I vowed to myself that I will never disrupt her reputation, her motivation, her morals. But I did... Being with her simply brought her trouble and misunderstandings from the real world. Now, it's my fault and I have to fix it. How can I? How can I deny to the world that I don't like her like that, how can I ever look at her face and tell her that the world knows about our secret, how can I ever face the truth that maybe I will never get her? The world is cruel and judgemental, especially at my age, people tend to be a bit immature, which leads to many rumors spreading due to boredom or pettiness. I don't want to ruin her.
She is my light, my beacon towards the positivity, my guide to show me how life is truly magical and worthy. Yet, time seems to be a fool. Why can't I love her after a few years later, when everything would be stable, with no worries about our future, no worries about what people think, no worries about expectations from the society? I want to be there for her, protect her with everything I have. I am the poised rose, so lovely but deadly when you touch it.
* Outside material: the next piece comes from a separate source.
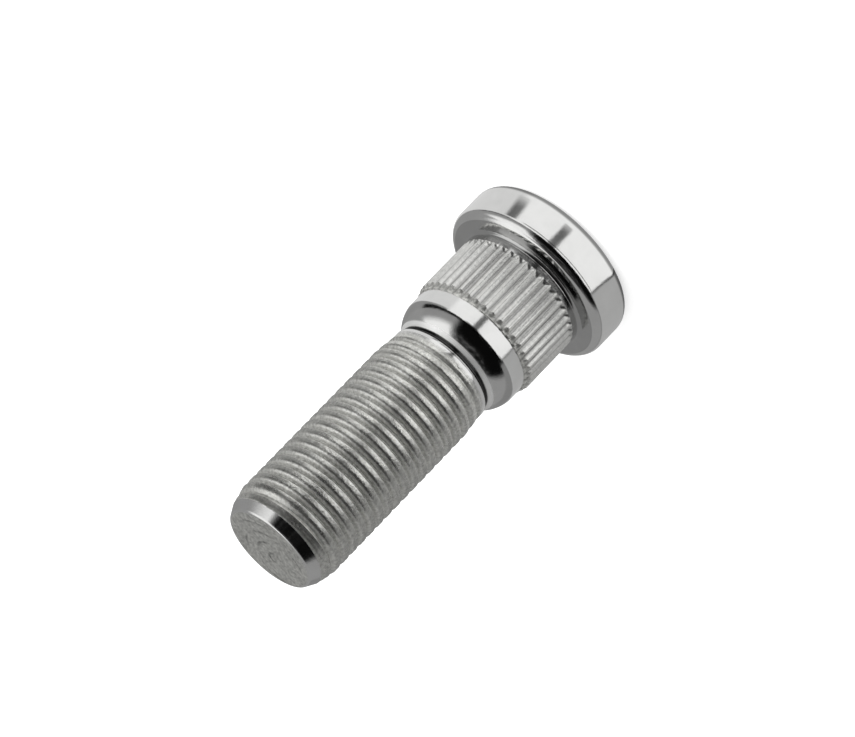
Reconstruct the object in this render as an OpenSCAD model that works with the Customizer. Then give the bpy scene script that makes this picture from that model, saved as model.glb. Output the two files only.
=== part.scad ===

Might not be the prettiest flower, but admired by many, no matter what circumstances it brings. I want her to live a good life, people acknowledging her beauty, realizing how she is the brightest and the kindest person they will ever meet. But I ruined her.
Perhaps, it's not meant to be. Perhaps it is a challenge for me. What can I convey to the depths of my heart without breaking it? What can I do to show her my love without being too close to her? I am chaos itself. Never destined to end with happiness and joy, never worth to be given effort with, never should be the person with. I never wanted to ruin her.
I have sworn to myself, I will brighten up the days, I will use my angst to support the ones I love. Whatever life brings, I will accept it or fight back, forgive or repent. So should you.